What is expected:
Copy verbatim the material from its first line to the line that holds "return points, faces", including that line.

Stored data:
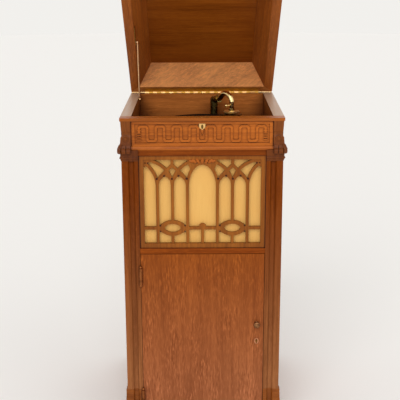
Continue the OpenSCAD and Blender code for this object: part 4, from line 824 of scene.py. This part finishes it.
# %% Crown of petals over the middle arch
# Each petal's lean in degrees, then its distance from the middle, length and width in mm.
CROWN = ((0, 0, 22, 9), (28, 9, 20, 9), (52, 17, 20, 9), (70, 26, 16, 8))
# How far a petal stands out and how far below the grille's top the middle one starts, in
# mm. The others start higher by their distance squared, divided by the last number.
CROWN_RELIEF = 2
CROWN_BELOW = 25
CROWN_CURVE = 130
grille_low, grille_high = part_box("grille")
petals = []
for lean, aside, length, width in CROWN:
    for side in ((1, -1) if lean else (1,)):
        points, faces = pendant(width * MM, length * MM, CROWN_RELIEF * MM)
        spin = Matrix.Rotation(math.radians(180 + side * lean), 3, "Y")
        foot = Vector((side * aside * MM, grille_low.y + 0.1 * MM,
                       grille_high.z - (CROWN_BELOW - aside * aside / CROWN_CURVE) * MM))
        petals.append(([spin @ point + foot for point in points], faces))
piece("grille_crown", *joined(petals), finishes["frieze"], "cabinet", "carved_oak", angle=60)
print("petals in the crown:", len(petals))

# %% [markdown]
# ## Webs and seam of the grille
# Below the crossings of the tracery a web of wood is left between the bars, so that the
# light under it is shorter than its arch. A dark line runs round the grille where it is
# let into the case: a strip of painted shade, for the shadow in that joint. Both are flat
# boards cut to an outline, so one function that gives an outline a thickness makes them all.

# %% Board of any outline
def slab(outline, near, far):
    """Points and faces of a board whose outline is in mm on the grille, with its depths."""
    count = len(outline)
    points = [Vector((x * MM, grille_low.y + depth * MM, grille_low.z + z * MM))
              for depth in (near, far) for x, z in outline]
    faces = [tuple(range(count)), tuple(range(2 * count - 1, count - 1, -1))]
    for i in range(count):
        j = (i + 1) % count
        faces.append((j, i, count + i, count + j))
    return points, faces


# %% Webs
# The outline of one web, in mm from the grille's middle and up from its foot. Half of the
# tracery is four spacings of 45 mm wide, and holds this web and its mirror image.
WEB = ((98, 213), (104, 221), (111, 225), (118, 221), (125, 213), (119, 231),
       (109, 241), (102, 231))
# Both depths are counted from the grille's front, in mm.
WEB_DEPTHS = (2.4, 9)
HALF_SPAN = 4 * 45
webs = []
for side in (1, -1):
    webs.append(slab([(side * x, z) for x, z in WEB[::side]], *WEB_DEPTHS))
    webs.append(slab([(side * (HALF_SPAN - x), z) for x, z in WEB[::-side]], *WEB_DEPTHS))
piece("grille_webs", *joined(webs), finishes["grille"], "cabinet", "carved_oak", angle=60)
print("webs in the tracery:", len(webs))

# %% Seam
# The widths of its strips and their depths from the grille's front, in mm.
SEAM_SIDE, SEAM_FOOT, SEAM_TOP = 2.2, 1.6, 1.8
SEAM_DEPTHS = (-0.15, 0.4)
half_wide = (grille_high.x - grille_low.x) / 2 / MM
tall = (grille_high.z - grille_low.z) / MM
strips = ((-half_wide, SEAM_SIDE - half_wide, 0, tall),
          (half_wide - SEAM_SIDE, half_wide, 0, tall),
          (-half_wide, half_wide, 0, SEAM_FOOT),
          (-half_wide, half_wide, tall - SEAM_TOP, tall))
# Each strip is painted shade, for the shadow in the joint round the grille.
seam = [slab(((left, low), (right, low), (right, high), (left, high)), *SEAM_DEPTHS)
        for left, right, low, high in strips]
# One near-black oak is the painted shade of the seam and of the drilled holes.
gap_shade = oak("oak_gap_shade", paint(62, 20, 8), "Z", fleck=0, corner_shade=0)
piece("grille_seam_shade", *joined(seam), gap_shade, "cabinet", "carved_oak", angle=30)
print("seam round", round(2 * half_wide, 1), "by", round(tall, 1), "mm")

# %% [markdown]
# ## Drilled holes of the tracery
# Small dark round spots show in the corners of the tracery, most likely drilled holes.
# Holes this small could be cut from the mesh, but a dark disc just behind the front reads
# the same at this distance and leaves the grille whole. The disc is painted shade, for the
# shade inside a hole.

# %% Drilled holes
# Each one's distance from the middle, height over the grille's foot and radius, in mm.
DOTS = ((136, 217, 3.2), (114, 226, 3), (91, 217, 3.2), (71, 226, 3), (47.5, 217.5, 3.2),
        (127, 71, 2.4), (127, 53, 2.4), (53, 71, 2.4), (53, 53, 2.4), (17, 266, 2.4),
        (8, 272, 1.8), (162, 265.5, 2.6))
# A disc's corners, its depth behind the grille's front in mm, and a circle of radius 1.
DOT_SIDES = 14
DOT_DEPTH = 1.7
circle = [(math.cos(2 * math.pi * i / DOT_SIDES), math.sin(2 * math.pi * i / DOT_SIDES))
       for i in range(DOT_SIDES)]
discs = [([Vector(((side * aside + radius * x) * MM, grille_low.y + DOT_DEPTH * MM,
                   grille_low.z + (high + radius * z) * MM)) for x, z in circle],
          [tuple(range(DOT_SIDES))])
         for aside, high, radius in DOTS for side in (1, -1)]
piece("grille_dots", *joined(discs), gap_shade, "cabinet", "carved_oak", angle=60)
print("drilled holes:", len(discs))

# %% [markdown]
# ## Carved leaves
# The corner brackets end in leaves that curl outward. The CAD part has their plain bodies.
# A carver would lobe and vein them, so a thin carved skin follows each body's curve: its
# width swells and shrinks in lobes, and its surface falls from a raised middle vein.

# %% Leaf skins on the brackets
# The curve of a leaf from its foot to its tip: outward and upward, in mm.
LEAF_PATH = ((1.2, -17.0), (2.6, -12.5), (4.6, -8.0), (7.0, -4.0), (9.0, -0.8), (10.2, 1.8),
             (9.6, 3.6), (7.4, 4.6), (5.2, 6.6), (3.4, 9.4), (2.2, 12.6))
# The lobes on each side, how far below the rim a leaf's middle is, and how far the leaves
# on the flat sides stand off them.
LEAF_LOBES = 4
LEAF_BELOW = 92 * MM
LEAF_PROUD = 0.8 * MM


def leaf_skin(width):
    """Points and faces of one leaf. It faces +X, and its middle is at the origin."""
    steps, across = 40, 12
    points = []
    for i in range(steps + 1):
        t = i / steps * (len(LEAF_PATH) - 1)
        k = min(int(t), len(LEAF_PATH) - 2)
        f = t - k
        out = LEAF_PATH[k][0] * (1 - f) + LEAF_PATH[k + 1][0] * f
        high = LEAF_PATH[k][1] * (1 - f) + LEAF_PATH[k + 1][1] * f
        s = i / steps
        lobe = abs(math.sin(s * LEAF_LOBES * math.pi))
        half = width / 2 * (0.5 + 0.5 * math.sin(math.pi * min(1, s * 1.25)) ** 0.5)
        half *= 0.74 + 0.26 * lobe
        for j in range(across + 1):
            v = 2 * j / across - 1
            vein = 0.7 * math.exp(-(v * 5) ** 2)
            fold = 0.45 * math.cos(v * 3 * math.pi) * lobe
            fall = -1.3 * v * v
            points.append(Vector(((out + vein + fold + fall - 0.6) * MM, v * half * MM,
                                  (high - 0.9 * abs(v)) * MM)))
    return points, grid_faces(steps, across)


# Where each leaf of the right bracket is, the way that it faces, and its width: one on the
# corner, two on the side and two on the front. The left bracket is its mirror image.
leaf_z = rim_z - LEAF_BELOW
leaf_places = [((corner_x, front_y, leaf_z), -45, 14)]
leaf_places += [((corner_x + LEAF_PROUD, front_y + y * MM, leaf_z), 0, 15) for y in (12, 34)]
leaf_places += [((corner_x - x * MM, front_y - LEAF_PROUD, leaf_z), -90, 14) for x in (8, 22)]
for side, word in ((1, "right"), (-1, "left")):
    leaves = []
    for centre, turn, width in leaf_places:
        points, faces = leaf_skin(width)
        spin = Matrix.Rotation(math.radians(turn), 3, "Z")
        placed = [Vector(centre) + spin @ point for point in points]
        leaves.append(([Vector((side * point.x, point.y, point.z)) for point in placed],
                       [face[::side] for face in faces]))
    points, faces = joined(leaves)
    piece("bracket_leaves_" + word, points, faces, finishes["console"], "cabinet",
          "carved_oak", angle=60)
    print("leaves on the", word, "reach", round(max(abs(point.x) for point in points), 4))

# %% [markdown]
# ## Floor and light
# The photograph has a pale, even ground. The floor is a wide disc, and the world behind it
# shows the same pale colour to the camera and to glossy surfaces, so that no horizon shows.
# A lower, plain level of the world lights the cabinet together with three broad suns: the
# key from the front and above, a weak fill from the right, and one from above and behind
# for the edges that face up.

# %% Floor
FLOOR_RADIUS = 14
FLOOR_SIDES = 64
FLOOR_COLOUR = (0.9, 0.889, 0.87, 1)
floor_points, floor_faces = [(0, 0, 0)], []
for i in range(FLOOR_SIDES):
    turn = 2 * math.pi * i / FLOOR_SIDES
    floor_points.append((FLOOR_RADIUS * math.cos(turn), FLOOR_RADIUS * math.sin(turn), 0))
    floor_faces.append((0, i + 1, (i + 1) % FLOOR_SIDES + 1))
floor_mesh = bpy.data.meshes.new("floor")
floor_mesh.from_pydata(floor_points, [], floor_faces)
floor_material, _, floor_shader = new_finish("floor_pale")
floor_shader.inputs["Base Color"].default_value = FLOOR_COLOUR
floor_shader.inputs["Roughness"].default_value = 0.9
floor_shader.inputs["Specular IOR Level"].default_value = 0.1
floor_mesh.materials.append(floor_material)
floor = bpy.data.objects.new("floor", floor_mesh)
bpy.context.scene.collection.objects.link(floor)
print("floor", 2 * FLOOR_RADIUS, "m across")

# %% World
WORLD_LIGHT = (1.0, 0.98, 0.95, 1)
WORLD_STRENGTH = 0.58
WORLD_SHOWN = (0.888, 0.873, 0.842, 1)
world = bpy.data.worlds.new("studio")
bpy.context.scene.world = world
world.use_nodes = True
world_tree = world.node_tree
background = world_tree.nodes["Background"]
background.inputs["Color"].default_value = WORLD_LIGHT
background.inputs["Strength"].default_value = WORLD_STRENGTH
shown = add(world_tree, "Background", {"Color": WORLD_SHOWN, "Strength": 1.0})
path = add(world_tree, "LightPath")
seen = number(world_tree, "MAXIMUM", path.outputs["Is Camera Ray"],
              number(world_tree, "MAXIMUM", path.outputs["Is Glossy Ray"],
                     path.outputs["Is Transmission Ray"]))
mixed_world = add(world_tree, "MixShader", {0: seen, 1: background.outputs[0],
                                            2: shown.outputs[0]})
world_tree.links.new(mixed_world.outputs[0], world_tree.nodes["World Output"].inputs[0])
print("world lights at", WORLD_STRENGTH, "and shows", WORLD_SHOWN[:3])


# %% Sun lamps
# Each lamp's name, the direction that it shines from, its strength and its width in degrees.
SUNS = (
    ("key", (-0.2, -1.0, 0.72), 1.22, 50),
    ("fill", (0.9, -0.6, 0.6), 0.3, 60),
    ("back", (0.1, 0.9, 1.0), 0.6, 70),
)
for name, direction, strength, spread in SUNS:
    sun_data = bpy.data.lights.new(name, "SUN")
    sun_data.energy = strength
    sun_data.angle = math.radians(spread)
    sun = bpy.data.objects.new(name, sun_data)
    sun.rotation_euler = Vector(direction).to_track_quat("Z", "Y").to_euler()
    bpy.context.scene.collection.objects.link(sun)
print("suns:", len(SUNS))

Solution to the exercise:
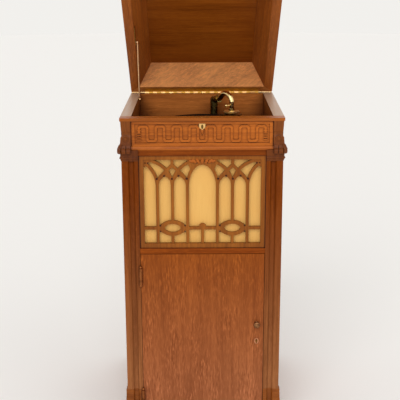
Continue the OpenSCAD and Blender code for this object: part 4, from line 824 of scene.py. This part finishes it.
# %% Crown of petals over the middle arch
# Each petal's lean in degrees, then its distance from the middle, length and width in mm.
CROWN = ((0, 0, 22, 9), (28, 9, 20, 9), (52, 17, 20, 9), (70, 26, 16, 8))
# How far a petal stands out and how far below the grille's top the middle one starts, in
# mm. The others start higher by their distance squared, divided by the last number.
CROWN_RELIEF = 2
CROWN_BELOW = 25
CROWN_CURVE = 130
grille_low, grille_high = part_box("grille")
petals = []
for lean, aside, length, width in CROWN:
    for side in ((1, -1) if lean else (1,)):
        points, faces = pendant(width * MM, length * MM, CROWN_RELIEF * MM)
        spin = Matrix.Rotation(math.radians(180 + side * lean), 3, "Y")
        foot = Vector((side * aside * MM, grille_low.y + 0.1 * MM,
                       grille_high.z - (CROWN_BELOW - aside * aside / CROWN_CURVE) * MM))
        petals.append(([spin @ point + foot for point in points], faces))
piece("grille_crown", *joined(petals), finishes["frieze"], "cabinet", "carved_oak", angle=60)
print("petals in the crown:", len(petals))

# %% [markdown]
# ## Webs and seam of the grille
# Below the crossings of the tracery a web of wood is left between the bars, so that the
# light under it is shorter than its arch. A dark line runs round the grille where it is
# let into the case: a strip of painted shade, for the shadow in that joint. Both are flat
# boards cut to an outline, so one function that gives an outline a thickness makes them all.

# %% Board of any outline
def slab(outline, near, far):
    """Points and faces of a board whose outline is in mm on the grille, with its depths."""
    count = len(outline)
    points = [Vector((x * MM, grille_low.y + depth * MM, grille_low.z + z * MM))
              for depth in (near, far) for x, z in outline]
    faces = [tuple(range(count)), tuple(range(2 * count - 1, count - 1, -1))]
    for i in range(count):
        j = (i + 1) % count
        faces.append((j, i, count + i, count + j))
    return points, faces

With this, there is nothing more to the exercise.